По вечерам в овраге кто-то что-то жжет. Пахнет дымом, и, возможно, в считанных метрах от нас приносятся в жертву красивым языческим демонам (богам, все им, все тем же распустившимся на фруктозе богам, найдите мне отличия!) гениальные рукописи, обрывки дневников, недописанные стихи, бумажная любовь в письмах, бесценное наследие человечества. Льются сладкие юные слезы, ломается в пальцах еще не окаменевшая похожая на прозрачную карамель судьба. Но ни фига - просто садоводы и огородники палят летний мусор, чтобы чуть позже воскуривать кипы хрустящих старыми новостями палых листьев.

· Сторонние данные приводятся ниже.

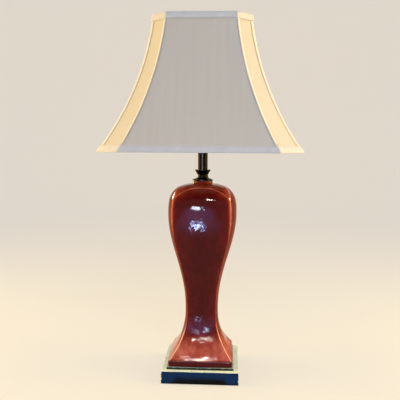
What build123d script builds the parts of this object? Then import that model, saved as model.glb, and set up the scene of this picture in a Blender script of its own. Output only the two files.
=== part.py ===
from build123d import *
import os
from math import cos, pi, radians, sin, sqrt

os.makedirs("parts", exist_ok=True)

# A baluster table lamp: a square plinth, a glazed ceramic body, a bronze neck, a harp with a
# lamp holder inside it, and a cut-corner bell shade. Millimetres, +Z up, front faces -Y, and
# the origin is the middle of the felt that rests on the table.

# Clearances
pipe_clearance = 0.1
running_clearance = 0.05
push_clearance = 0.1
fabric_clearance = 0.3
seam_gap = 0.2

# Plinth and its step
felt_thickness = 1.5
felt_inset = 4
plinth_half = 83.8
plinth_height = 27.7
plinth_edge = 0.8
step_half = 73
step_height = 4.9
step_edge = 0.6
pocket_radius = 30
pocket_depth = 15.5

# Cord inlet in the back of the plinth
bushing_radius = 6
bushing_bore_radius = 3.6
bushing_length = 16
bushing_flange_radius = 9
bushing_flange_thickness = 2
inlet_height = 12.5

# Ceramic body: each section is a square whose four sides bow out. A crown width is measured to
# the middle of a side, and a ridge width to the plane of a corner.
foot_crown = 71.6
foot_ridge = 69.6
foot_band_height = 12
foot_corner_radius = 2
waist_crown = 36.8
waist_ridge = 32.3
waist_height = 111.4
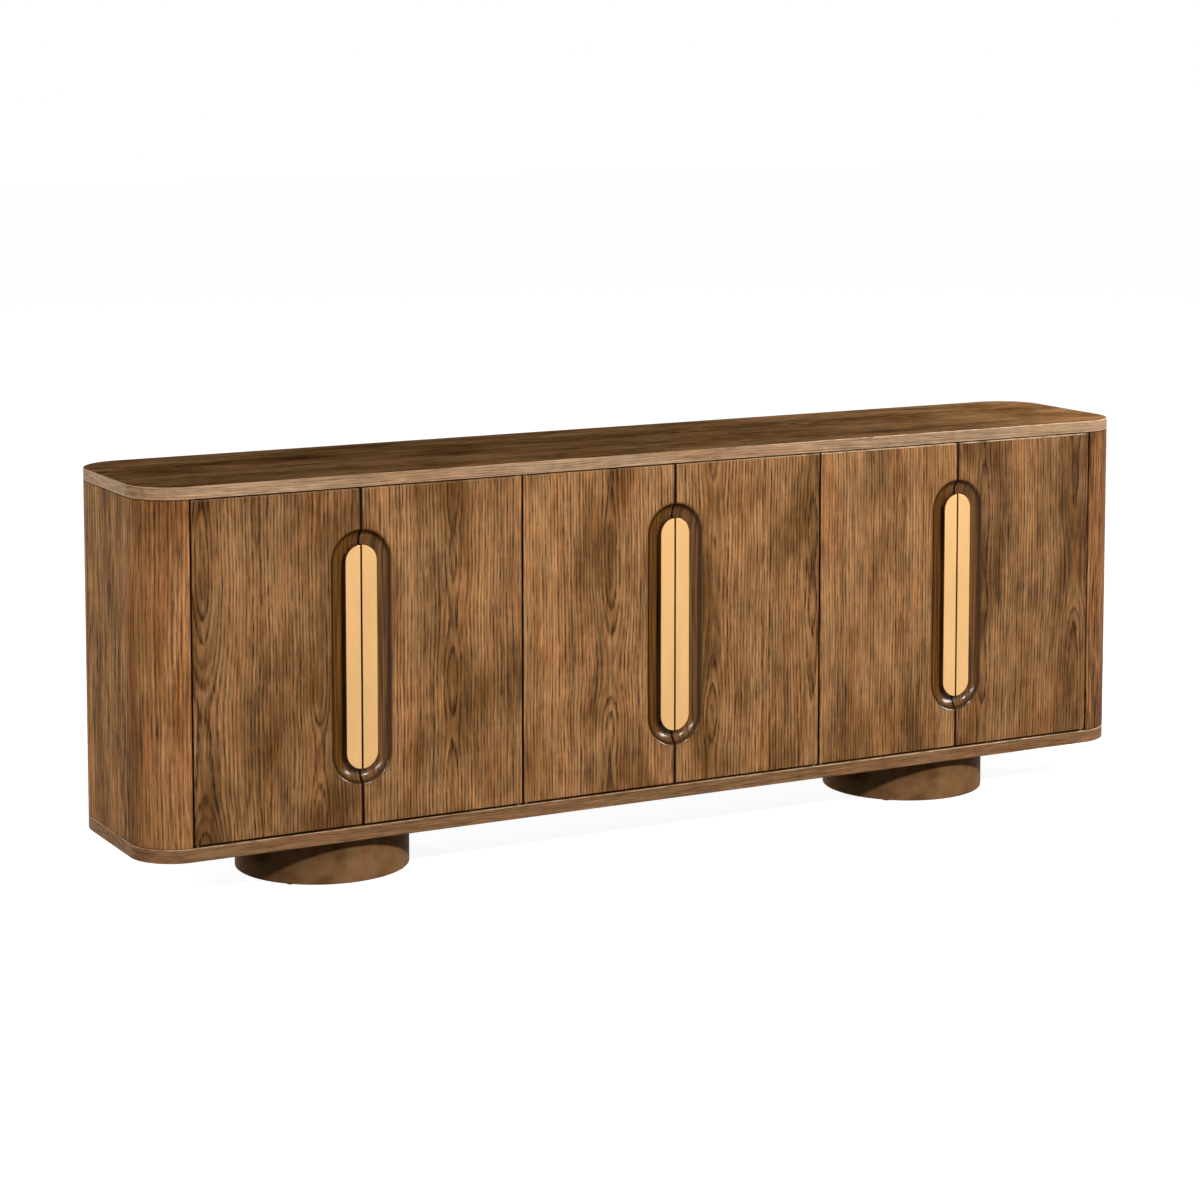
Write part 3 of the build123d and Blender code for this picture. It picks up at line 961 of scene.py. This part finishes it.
def make_peel_group():
    """The faint orange peel of moulded plastic."""
    g, given = new_group("Orange peel", {"vector": ("Position",), "colour": ("Tone",)},
                         {"colour": ("Color",), "value": ("Height",)})
    peel = g.noise(g.scaled(given["Position"], 900.0))
    level = g.plus(0.9, g.times(peel, 0.2))
    return end_group(g, {"Color": g.scaled(given["Tone"], level), "Height": peel})


# The colour of the painted highlights along arrises
highlight_tone = srgb(238, 208, 172)
# Near-black brown for the dark joint lines, and for painted shade on door sides and beside the door seams
dark_gap_tone = srgb(34, 21, 11)
veneer_group = make_veneer_group()
unroll_group = make_unroll_group()
scoop_group = make_scoop_group()
arris_highlight_group = make_arris_highlight_group()
joint_group = make_joint_group()
metal_group = make_metal_group()
peel_group = make_peel_group()


# Materials

far_heart = 9.0
base_of_veneer = {"First heart": far_heart, "Second heart": far_heart, "Phase": 0.0,
                  "Ring width": 6 * mm, "Eye size": 19 * mm, "Line strength": 1.0,
                  "Cloudiness": 0.85, "Cloud rise": 3.8, "Streaks": 1.0}


def new_material(name, roughness, specular, metallic=0.0):
    material = bpy.data.materials.new(name)
    material.use_nodes = True
    shader = material.node_tree.nodes["Principled BSDF"]
    shader.inputs["Roughness"].default_value = roughness
    shader.inputs["Specular IOR Level"].default_value = specular
    shader.inputs["Metallic"].default_value = metallic
    return material, Graph(material.node_tree), shader


def object_axes(graph):
    position = graph.add("TexCoord").outputs["Object"]
    return (position, *graph.axes(position))


def add_bump(graph, shader, height, depth):
    bump = graph.add("Bump", {"Strength": 1.0, "Distance": depth, "Height": height})
    graph.feed(shader.inputs["Normal"], bump.outputs["Normal"])


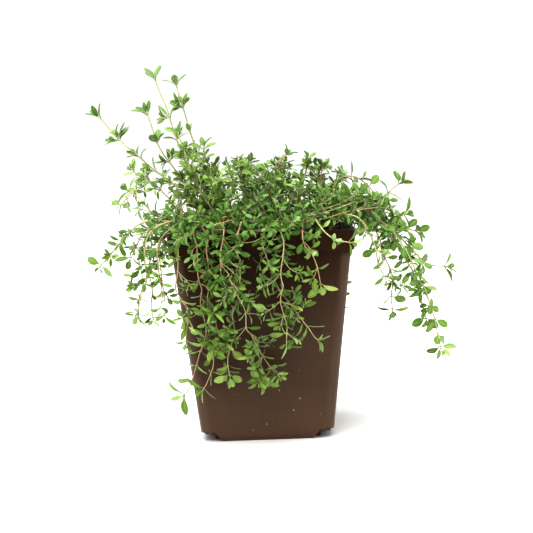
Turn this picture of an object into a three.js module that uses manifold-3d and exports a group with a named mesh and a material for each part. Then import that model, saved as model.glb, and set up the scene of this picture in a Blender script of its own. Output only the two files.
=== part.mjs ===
// Potted thyme: a square brown nursery pot, its potting mix, and the leafy stems that stand in it.
// Millimetres, +Z up. The origin is the middle of the pot's foot, and -Y is the pot's front.
import * as THREE from "three";
import { mergeVertices } from "three/addons/utils/BufferGeometryUtils.js";
import Module from "manifold-3d";

const wasm = await Module();
wasm.setup();
const { Manifold, Mesh } = wasm;

// Pot
const POT_HEIGHT = 130;
const POT_TOP_HALF = 57;
const POT_BASE_HALF = 41;
const WALL = 1.4;
const RIM_HEIGHT = 13;
const RIM_STEP = 2;
const RIM_LIP = 0.7;
const CORNER_RADIUS = 8;
const CORNER_POINTS = 5;
const EDGE_ROUND = 3;
const FOOT_INSET = 1.2;
// Each corner of the foot is raised over a notch, with a drain slot in it. Between the notches a tab of each
// wall runs down to the ground. The front and back tabs end on a slope.
const NOTCH_HEIGHT = 5.5;
const NOTCH_X = 33;
const NOTCH_Y = 19;
const TAB_END = 27.5;
const TAB_SLOPE = 5;
const TAB_DEPTH = 8;
const DRAIN_SLOT = { x: 37, y: 28, width: 4, length: 11 };
const SLOT_SEGMENTS = 4;

// Potting mix
const SOIL_TOP = 118;
const SOIL_GAP = 0.35;
const SOIL_EDGE = 4;
const SOIL_EDGE_INSET = 0.5;
const SOIL_LUMPS = 1.1;
const SOIL_RINGS = 2;
const HOLE_DEPTH = 8;
const HOLE_MARGIN = 0.5;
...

Запахи, цвета, прикосновения, музыка, картинки, спелое время, сочные закаты, созревшие прямо на ветке до сотерновой сладости рассветы и поцелуи - подаренные, выброшенные на ветер, отосланные по почте, заархивированные до лучших времен, распустившиеся, украденные и отнятые силой, - доставляют мне равно острое наслаждение, вибрирующее и звенящее, как паутина календаря, разбредающаяся на путеводные нити в ожидании конца лета, наслаждение такое острое, что я, как никогда, кажется, прежде, чувствую себя живым и временно́, продолжительно, синхронически живущим. Это похоже на картины Стива Миллза или Ричарда Эстеса - каждый миллиметр кожи, каждый волосок, каждый нерв настроен на форсированное восприятие, необратимо перерастающее в воспроизведение, и я чувствую каждый кубический сантиметр объема, который занимаю в пространстве, каждый грамм собственного веса, каждое колебание температуры тела, касание каждой нитки одежды, все мои пульсы и спазмы, все оттенки боли и щекотки, и теплого зуда, и электрических разрядов десятикратно умноженными. Я здесь, я загружен на сто пятьдесят процентов. Что мне делать со всей этой силой?

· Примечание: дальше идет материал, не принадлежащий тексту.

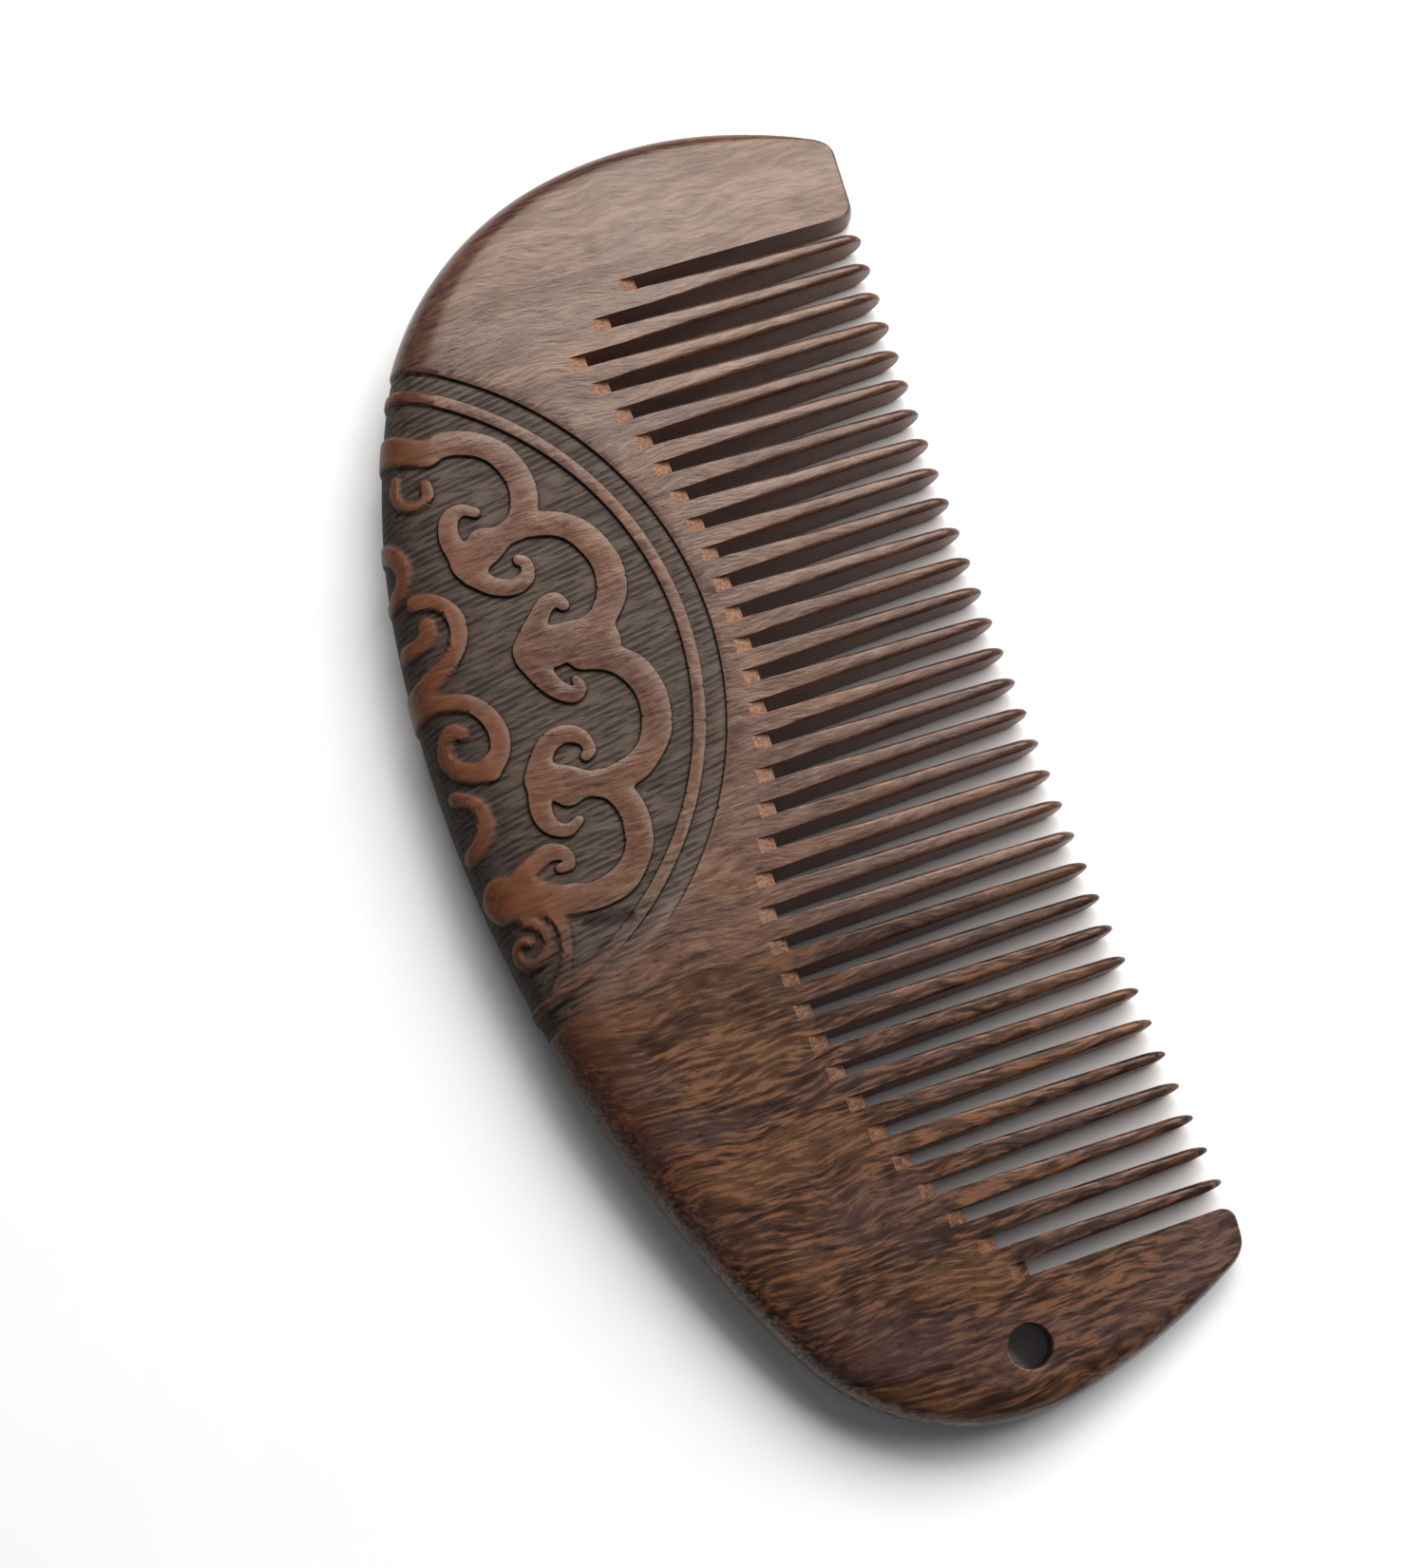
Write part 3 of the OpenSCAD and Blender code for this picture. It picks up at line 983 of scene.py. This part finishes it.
def floor_material():
    material = new_material("table_top")
    graph = Graph(material)
    point = graph.node("TexCoord").outputs["Object"]
    cloud = graph.noise(point, (0.02, 0.02, 0.02), 3)
    shader = material.node_tree.nodes["Principled BSDF"]
    color = graph.mix(graph.ramp(cloud, 0.3, 0.7), (0.86, 0.865, 0.875), (0.9, 0.9, 0.9))
    material.node_tree.links.new(color, shader.inputs["Base Color"])
    rough = graph.ramp(graph.noise(point, (0.4, 0.4, 0.4), 3), 0.2, 0.8, 0.3, 0.42)
    material.node_tree.links.new(rough, shader.inputs["Roughness"])
    return material


# ---------------------------------------------------------------- stage


def add_floor():
    bpy.ops.mesh.primitive_plane_add(size=4, location=(0, 0, -0.00002))
    floor = bpy.context.object
    floor.name = "table"
    floor.data.materials.append(floor_material())
    floor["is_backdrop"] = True


def add_area_light(name, location, size, energy, color):
    light = bpy.data.lights.new(name, "AREA")
    light.size = size
    light.energy = energy
    light.color = color
    lamp = bpy.data.objects.new(name, light)
    lamp.location = location
    lamp.rotation_euler = (-Vector(location)).to_track_quat("-Z", "Y").to_euler()
    bpy.context.scene.collection.objects.link(lamp)


def add_world(color, strength):
    world = bpy.data.worlds.new("room")
    world.use_nodes = True
    background = world.node_tree.nodes["Background"]
    background.inputs["Color"].default_value = (*color, 1)
    background.inputs["Strength"].default_value = strength
    bpy.context.scene.world = world


def add_camera():
    """Looks down on the comb, with the teeth to the right of the frame."""
    target = Vector(CAMERA_TARGET) * MM
    azimuth = math.radians(CAMERA_AZIMUTH)
    elevation = math.radians(CAMERA_ELEVATION)
    turn = math.radians(CAMERA_TURN)
    flat = Vector((math.cos(azimuth), math.sin(azimuth), 0)) * math.cos(elevation)
    back = flat + Vector((0, 0, math.sin(elevation)))
    up_hint = Vector((-math.cos(turn), math.sin(turn), 0))
    right = up_hint.cross(back).normalized()
    up = back.cross(right)
    camera = bpy.data.objects.new("camera", bpy.data.cameras.new("camera"))
    pose = Matrix((right, up, back)).transposed().to_4x4()
    camera.matrix_world = Matrix.Translation(target + back * CAMERA_DISTANCE * MM) @ pose
    camera.data.sensor_width = 36
    camera.data.lens = CAMERA_LENS
    camera.data.clip_start = 0.01
    bpy.context.scene.collection.objects.link(camera)
    bpy.context.scene.camera = camera


def main():
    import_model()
    cad_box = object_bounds()
    comb = comb_mesh()
    carve(comb)
    wide_wood = wood_material("wide_stave_rosewood", **WIDE_WOOD)
    narrow_wood = wood_material("narrow_stave_rosewood", **NARROW_WOOD)
    staves = (("wide_stave", True, wide_wood), ("narrow_stave", False, narrow_wood))
    for node, keep_low, wood in staves:
        piece = make_piece(node + "_visual", divide(comb, keep_low), wood)
        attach(piece, "root")
        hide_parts(node)
    comb.free()

    add_floor()
    add_area_light("window", (-0.264, 0.496, 0.568), 0.6, 8.3, (1, 0.99, 0.97))
    add_area_light("skylight", (-0.5, 0.18, 0.6), 0.4, 4, (1, 0.99, 0.97))
    add_world((0.93, 0.96, 1), 0.13)
    add_camera()
    bpy.context.scene.view_settings.view_transform = "Standard"
    sizes = {"cad": cad_box, "visual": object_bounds()}
    {key: [list(corner) for corner in box] for key, box in sizes.items()}


main()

Земля отдала всю накопившуюся и выбродившую за лето сладость. Мы готовы. Мы можем пожинать плоды. Миру ничто не мешает крутиться вокруг позвоночника двадцатилетнего студента, указательных пальцев пятнадцати китайских школьников, яблоневого ствола, лакированных хаси, моей эрекции, например: во-первых, ему все равно. Во-вторых, ему в принципе трудно помешать. Так что живем, а что еще делать?